Notre travail se complique surtout lorsque le sentiment de justice des personnes assurées et / ou leurs exigences ou idées préconçues ne correspondent pas à la situation juridique réelle. Dans de tels cas, mon équipe et moi-même nous efforçons de présenter des questions de droit complexes de manière intelligible, de sorte que même une personne ne disposant d’aucune connaissance en droit puisse les comprendre. Malheureusement, nous n'y parvenons pas toujours.
La situation est également très délicate lorsque nous devons expliquer à un assureur qui campe sur ses positions les raisons pour lesquelles nous estimons que son argumentation ne tiendra pas devant un tribunal. Il nous faut alors étayer nos explications en nous appuyant sur des éléments techniques précis et en nous montrant particulièrement convaincants dans l’espoir d’améliorer à l’amiable la situation de la partie plaignante et d’éviter un procès.
Certains problèmes dérivent-ils typiquement de conseils erronés dispensés par des intermédiaires d'assurance ?
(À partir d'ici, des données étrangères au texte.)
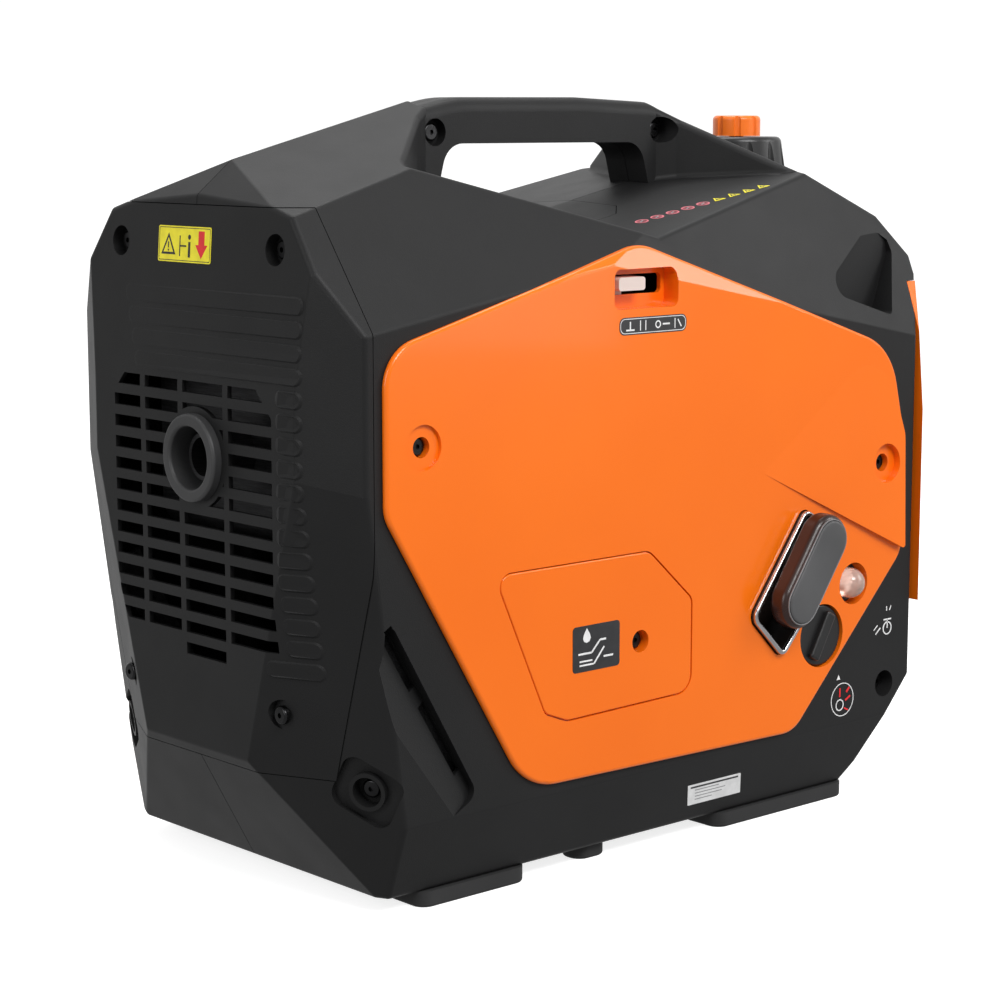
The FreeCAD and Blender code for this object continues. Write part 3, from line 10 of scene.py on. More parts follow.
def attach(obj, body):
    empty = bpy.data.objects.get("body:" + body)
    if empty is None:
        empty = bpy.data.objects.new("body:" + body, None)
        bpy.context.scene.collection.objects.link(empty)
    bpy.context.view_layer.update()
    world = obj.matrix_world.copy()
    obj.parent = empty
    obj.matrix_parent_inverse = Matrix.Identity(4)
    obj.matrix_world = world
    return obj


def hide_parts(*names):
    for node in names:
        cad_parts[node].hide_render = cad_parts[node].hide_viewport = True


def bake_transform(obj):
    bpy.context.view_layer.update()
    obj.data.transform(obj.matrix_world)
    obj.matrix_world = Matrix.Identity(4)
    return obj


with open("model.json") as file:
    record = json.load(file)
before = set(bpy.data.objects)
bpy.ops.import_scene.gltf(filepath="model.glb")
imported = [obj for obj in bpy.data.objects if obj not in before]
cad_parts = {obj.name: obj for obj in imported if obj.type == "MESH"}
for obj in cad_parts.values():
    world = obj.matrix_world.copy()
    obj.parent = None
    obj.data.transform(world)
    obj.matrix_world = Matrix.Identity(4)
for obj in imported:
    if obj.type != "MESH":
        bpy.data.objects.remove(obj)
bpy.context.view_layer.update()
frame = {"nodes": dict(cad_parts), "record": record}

Les problèmes récurrents portent par exemple sur les assurances vie. Il est relativement fréquent que des preneurs d'assurance nous rapportent, après le rachat de leur police, que l'intermédiaire d'assurance leur avait assuré oralement lors de la conclusion du contrat que la police pouvait être résiliée à tout moment sans pénalités – alors que ce n'est pas le cas. La plupart du temps, les personnes concernées n'ont toutefois pas pu apporter la preuve de la garantie invoquée. Au regard du nombre élevé de réclamations similaires au cours des dix dernières années, nous devons partir du principe que les explications fournies sur ce type de produits d'assurance ne sont généralement ni assez claires, ni suffisamment intelligibles. Par ailleurs, il y a un manque de transparence manifeste sur le fait que seule une partie de la prime est utilisée pour alimenter l’épargne et que le reste sert à financer les primes de risque, les frais de souscription et les frais administratifs.
Des problèmes se posent également dans d'autres branches d'assurance, par exemple en assurances-maladie complémentaires. Nous avons déjà constaté à maintes reprises que des intermédiaires d'assurance avaient adressé aux personnes assurées une lettre pour la résiliation de l'assurance-maladie complémentaire existante en les priant de la signer et de l’envoyer à l’assureur concerné. Or, cet envoi survenait malheureusement avant que la nouvelle proposition soumise à l'assureur concurrent n'ait été approuvée. Il faut faire les choses dans l’ordre. J’estime que les intermédiaires d'assurance sont censés sensibiliser leurs clients au fait qu'ils ne doivent résilier une police existante qu'après approbation de la nouvelle proposition par l'assureur concurrent. Dans le cas contraire, le client risque de ne plus trouver d'assurance-maladie complémentaire et de se retrouver sans couverture.
Quelles problématiques devraient absolument être abordées ou approfondies dans les futures formations initiale et continues des intermédiaires d'assurance ?
Je ne connais pas les programmes des formations initiale et continues des intermédiaires d'assurance. Je tiens néanmoins à formuler une recommandation d'ordre général : sensibiliser les intermédiaires d'assurance et les apprentis au fait qu'on ne peut bien expliquer un produit que si on le comprend bien soi-même. Pour être un bon commercial, des connaissances générales en technique de l’assurance et en marketing ne suffisent pas.